**Written instruction**
Give back the full material, exactly as it reads.

**Collected data**
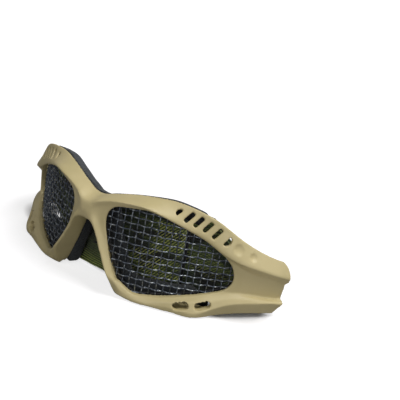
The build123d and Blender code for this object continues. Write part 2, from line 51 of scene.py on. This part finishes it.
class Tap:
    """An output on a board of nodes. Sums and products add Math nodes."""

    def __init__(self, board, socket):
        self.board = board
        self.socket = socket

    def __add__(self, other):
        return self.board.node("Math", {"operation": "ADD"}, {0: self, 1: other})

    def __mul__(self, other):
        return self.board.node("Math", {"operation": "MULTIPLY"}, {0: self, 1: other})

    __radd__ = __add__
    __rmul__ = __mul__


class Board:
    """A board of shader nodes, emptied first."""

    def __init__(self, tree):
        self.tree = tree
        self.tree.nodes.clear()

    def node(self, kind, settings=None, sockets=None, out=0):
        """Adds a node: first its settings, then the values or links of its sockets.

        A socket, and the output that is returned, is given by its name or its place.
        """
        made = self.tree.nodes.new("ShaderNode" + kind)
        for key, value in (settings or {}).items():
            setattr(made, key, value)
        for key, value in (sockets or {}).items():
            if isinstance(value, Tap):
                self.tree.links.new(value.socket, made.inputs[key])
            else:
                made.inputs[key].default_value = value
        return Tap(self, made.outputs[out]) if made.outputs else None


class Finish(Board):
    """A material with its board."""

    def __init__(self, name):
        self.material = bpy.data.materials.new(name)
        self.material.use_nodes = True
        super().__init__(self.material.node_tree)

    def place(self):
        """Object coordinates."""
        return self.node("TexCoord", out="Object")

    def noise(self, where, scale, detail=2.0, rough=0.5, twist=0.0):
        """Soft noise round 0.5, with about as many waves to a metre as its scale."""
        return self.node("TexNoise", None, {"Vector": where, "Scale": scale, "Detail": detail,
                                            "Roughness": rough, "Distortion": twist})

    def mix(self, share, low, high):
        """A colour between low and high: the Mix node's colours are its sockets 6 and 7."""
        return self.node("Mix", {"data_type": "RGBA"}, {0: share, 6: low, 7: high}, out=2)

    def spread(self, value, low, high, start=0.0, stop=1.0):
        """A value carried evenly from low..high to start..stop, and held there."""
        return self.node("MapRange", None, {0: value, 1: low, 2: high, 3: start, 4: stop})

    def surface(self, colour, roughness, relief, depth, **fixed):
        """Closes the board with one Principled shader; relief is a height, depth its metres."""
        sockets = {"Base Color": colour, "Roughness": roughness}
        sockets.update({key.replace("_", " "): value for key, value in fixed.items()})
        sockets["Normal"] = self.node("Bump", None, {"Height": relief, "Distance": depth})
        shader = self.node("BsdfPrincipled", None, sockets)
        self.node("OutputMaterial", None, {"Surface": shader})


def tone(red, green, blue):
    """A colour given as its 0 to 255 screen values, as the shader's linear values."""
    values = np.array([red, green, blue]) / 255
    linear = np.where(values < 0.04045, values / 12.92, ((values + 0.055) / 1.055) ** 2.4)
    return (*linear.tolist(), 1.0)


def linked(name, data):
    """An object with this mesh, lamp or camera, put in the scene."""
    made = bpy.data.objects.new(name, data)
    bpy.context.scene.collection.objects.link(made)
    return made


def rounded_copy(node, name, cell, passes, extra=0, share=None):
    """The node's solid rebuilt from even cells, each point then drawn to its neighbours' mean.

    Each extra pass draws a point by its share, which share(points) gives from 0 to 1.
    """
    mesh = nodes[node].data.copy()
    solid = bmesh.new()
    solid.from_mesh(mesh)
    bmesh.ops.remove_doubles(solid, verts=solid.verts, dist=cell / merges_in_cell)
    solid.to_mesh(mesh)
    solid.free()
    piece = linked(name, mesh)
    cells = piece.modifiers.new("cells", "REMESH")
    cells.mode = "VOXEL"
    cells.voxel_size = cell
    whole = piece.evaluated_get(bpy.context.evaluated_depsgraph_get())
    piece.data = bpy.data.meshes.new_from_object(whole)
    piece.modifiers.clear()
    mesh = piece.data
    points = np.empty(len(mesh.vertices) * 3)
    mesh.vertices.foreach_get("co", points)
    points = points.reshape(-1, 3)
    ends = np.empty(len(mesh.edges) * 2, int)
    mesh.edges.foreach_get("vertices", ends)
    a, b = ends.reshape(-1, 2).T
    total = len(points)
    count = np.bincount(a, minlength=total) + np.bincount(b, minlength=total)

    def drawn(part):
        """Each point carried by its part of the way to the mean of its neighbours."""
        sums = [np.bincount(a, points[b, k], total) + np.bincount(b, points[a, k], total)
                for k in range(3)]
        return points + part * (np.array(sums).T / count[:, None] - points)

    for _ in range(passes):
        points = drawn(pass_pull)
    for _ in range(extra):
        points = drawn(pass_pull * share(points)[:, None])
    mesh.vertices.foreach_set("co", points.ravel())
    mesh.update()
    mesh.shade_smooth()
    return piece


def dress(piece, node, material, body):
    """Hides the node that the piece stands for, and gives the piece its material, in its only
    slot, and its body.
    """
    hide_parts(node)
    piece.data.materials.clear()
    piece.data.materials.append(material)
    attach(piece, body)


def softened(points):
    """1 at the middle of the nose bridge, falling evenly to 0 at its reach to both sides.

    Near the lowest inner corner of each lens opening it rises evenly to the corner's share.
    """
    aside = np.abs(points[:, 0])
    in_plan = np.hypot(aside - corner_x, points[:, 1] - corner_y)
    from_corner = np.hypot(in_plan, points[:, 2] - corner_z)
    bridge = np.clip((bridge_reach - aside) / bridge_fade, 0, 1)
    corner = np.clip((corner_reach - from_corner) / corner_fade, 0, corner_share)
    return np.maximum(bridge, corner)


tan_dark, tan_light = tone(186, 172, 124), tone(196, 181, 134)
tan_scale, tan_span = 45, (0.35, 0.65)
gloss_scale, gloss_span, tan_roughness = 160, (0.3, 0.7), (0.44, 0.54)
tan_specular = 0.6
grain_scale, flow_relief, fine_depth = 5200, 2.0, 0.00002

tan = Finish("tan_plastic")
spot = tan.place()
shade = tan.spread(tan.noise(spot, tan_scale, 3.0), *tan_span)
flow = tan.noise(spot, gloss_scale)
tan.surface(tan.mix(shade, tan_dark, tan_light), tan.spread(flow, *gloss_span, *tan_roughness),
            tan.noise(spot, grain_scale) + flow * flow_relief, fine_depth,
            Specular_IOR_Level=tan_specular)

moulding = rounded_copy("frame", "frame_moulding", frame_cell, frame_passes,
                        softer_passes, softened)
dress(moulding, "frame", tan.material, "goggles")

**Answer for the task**
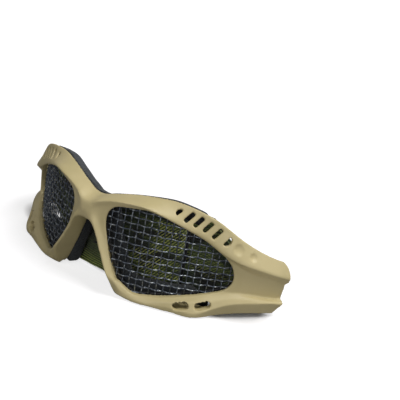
The build123d and Blender code for this object continues. Write part 2, from line 51 of scene.py on. This part finishes it.
class Tap:
    """An output on a board of nodes. Sums and products add Math nodes."""

    def __init__(self, board, socket):
        self.board = board
        self.socket = socket

    def __add__(self, other):
        return self.board.node("Math", {"operation": "ADD"}, {0: self, 1: other})

    def __mul__(self, other):
        return self.board.node("Math", {"operation": "MULTIPLY"}, {0: self, 1: other})

    __radd__ = __add__
    __rmul__ = __mul__


class Board:
    """A board of shader nodes, emptied first."""

    def __init__(self, tree):
        self.tree = tree
        self.tree.nodes.clear()

    def node(self, kind, settings=None, sockets=None, out=0):
        """Adds a node: first its settings, then the values or links of its sockets.

        A socket, and the output that is returned, is given by its name or its place.
        """
        made = self.tree.nodes.new("ShaderNode" + kind)
        for key, value in (settings or {}).items():
            setattr(made, key, value)
        for key, value in (sockets or {}).items():
            if isinstance(value, Tap):
                self.tree.links.new(value.socket, made.inputs[key])
            else:
                made.inputs[key].default_value = value
        return Tap(self, made.outputs[out]) if made.outputs else None


class Finish(Board):
    """A material with its board."""

    def __init__(self, name):
        self.material = bpy.data.materials.new(name)
        self.material.use_nodes = True
        super().__init__(self.material.node_tree)

    def place(self):
        """Object coordinates."""
        return self.node("TexCoord", out="Object")

    def noise(self, where, scale, detail=2.0, rough=0.5, twist=0.0):
        """Soft noise round 0.5, with about as many waves to a metre as its scale."""
        return self.node("TexNoise", None, {"Vector": where, "Scale": scale, "Detail": detail,
                                            "Roughness": rough, "Distortion": twist})

    def mix(self, share, low, high):
        """A colour between low and high: the Mix node's colours are its sockets 6 and 7."""
        return self.node("Mix", {"data_type": "RGBA"}, {0: share, 6: low, 7: high}, out=2)

    def spread(self, value, low, high, start=0.0, stop=1.0):
        """A value carried evenly from low..high to start..stop, and held there."""
        return self.node("MapRange", None, {0: value, 1: low, 2: high, 3: start, 4: stop})

    def surface(self, colour, roughness, relief, depth, **fixed):
        """Closes the board with one Principled shader; relief is a height, depth its metres."""
        sockets = {"Base Color": colour, "Roughness": roughness}
        sockets.update({key.replace("_", " "): value for key, value in fixed.items()})
        sockets["Normal"] = self.node("Bump", None, {"Height": relief, "Distance": depth})
        shader = self.node("BsdfPrincipled", None, sockets)
        self.node("OutputMaterial", None, {"Surface": shader})


def tone(red, green, blue):
    """A colour given as its 0 to 255 screen values, as the shader's linear values."""
    values = np.array([red, green, blue]) / 255
    linear = np.where(values < 0.04045, values / 12.92, ((values + 0.055) / 1.055) ** 2.4)
    return (*linear.tolist(), 1.0)


def linked(name, data):
    """An object with this mesh, lamp or camera, put in the scene."""
    made = bpy.data.objects.new(name, data)
    bpy.context.scene.collection.objects.link(made)
    return made


def rounded_copy(node, name, cell, passes, extra=0, share=None):
    """The node's solid rebuilt from even cells, each point then drawn to its neighbours' mean.

    Each extra pass draws a point by its share, which share(points) gives from 0 to 1.
    """
    mesh = nodes[node].data.copy()
    solid = bmesh.new()
    solid.from_mesh(mesh)
    bmesh.ops.remove_doubles(solid, verts=solid.verts, dist=cell / merges_in_cell)
    solid.to_mesh(mesh)
    solid.free()
    piece = linked(name, mesh)
    cells = piece.modifiers.new("cells", "REMESH")
    cells.mode = "VOXEL"
    cells.voxel_size = cell
    whole = piece.evaluated_get(bpy.context.evaluated_depsgraph_get())
    piece.data = bpy.data.meshes.new_from_object(whole)
    piece.modifiers.clear()
    mesh = piece.data
    points = np.empty(len(mesh.vertices) * 3)
    mesh.vertices.foreach_get("co", points)
    points = points.reshape(-1, 3)
    ends = np.empty(len(mesh.edges) * 2, int)
    mesh.edges.foreach_get("vertices", ends)
    a, b = ends.reshape(-1, 2).T
    total = len(points)
    count = np.bincount(a, minlength=total) + np.bincount(b, minlength=total)

    def drawn(part):
        """Each point carried by its part of the way to the mean of its neighbours."""
        sums = [np.bincount(a, points[b, k], total) + np.bincount(b, points[a, k], total)
                for k in range(3)]
        return points + part * (np.array(sums).T / count[:, None] - points)

    for _ in range(passes):
        points = drawn(pass_pull)
    for _ in range(extra):
        points = drawn(pass_pull * share(points)[:, None])
    mesh.vertices.foreach_set("co", points.ravel())
    mesh.update()
    mesh.shade_smooth()
    return piece


def dress(piece, node, material, body):
    """Hides the node that the piece stands for, and gives the piece its material, in its only
    slot, and its body.
    """
    hide_parts(node)
    piece.data.materials.clear()
    piece.data.materials.append(material)
    attach(piece, body)


def softened(points):
    """1 at the middle of the nose bridge, falling evenly to 0 at its reach to both sides.

    Near the lowest inner corner of each lens opening it rises evenly to the corner's share.
    """
    aside = np.abs(points[:, 0])
    in_plan = np.hypot(aside - corner_x, points[:, 1] - corner_y)
    from_corner = np.hypot(in_plan, points[:, 2] - corner_z)
    bridge = np.clip((bridge_reach - aside) / bridge_fade, 0, 1)
    corner = np.clip((corner_reach - from_corner) / corner_fade, 0, corner_share)
    return np.maximum(bridge, corner)


tan_dark, tan_light = tone(186, 172, 124), tone(196, 181, 134)
tan_scale, tan_span = 45, (0.35, 0.65)
gloss_scale, gloss_span, tan_roughness = 160, (0.3, 0.7), (0.44, 0.54)
tan_specular = 0.6
grain_scale, flow_relief, fine_depth = 5200, 2.0, 0.00002

tan = Finish("tan_plastic")
spot = tan.place()
shade = tan.spread(tan.noise(spot, tan_scale, 3.0), *tan_span)
flow = tan.noise(spot, gloss_scale)
tan.surface(tan.mix(shade, tan_dark, tan_light), tan.spread(flow, *gloss_span, *tan_roughness),
            tan.noise(spot, grain_scale) + flow * flow_relief, fine_depth,
            Specular_IOR_Level=tan_specular)

moulding = rounded_copy("frame", "frame_moulding", frame_cell, frame_passes,
                        softer_passes, softened)
dress(moulding, "frame", tan.material, "goggles")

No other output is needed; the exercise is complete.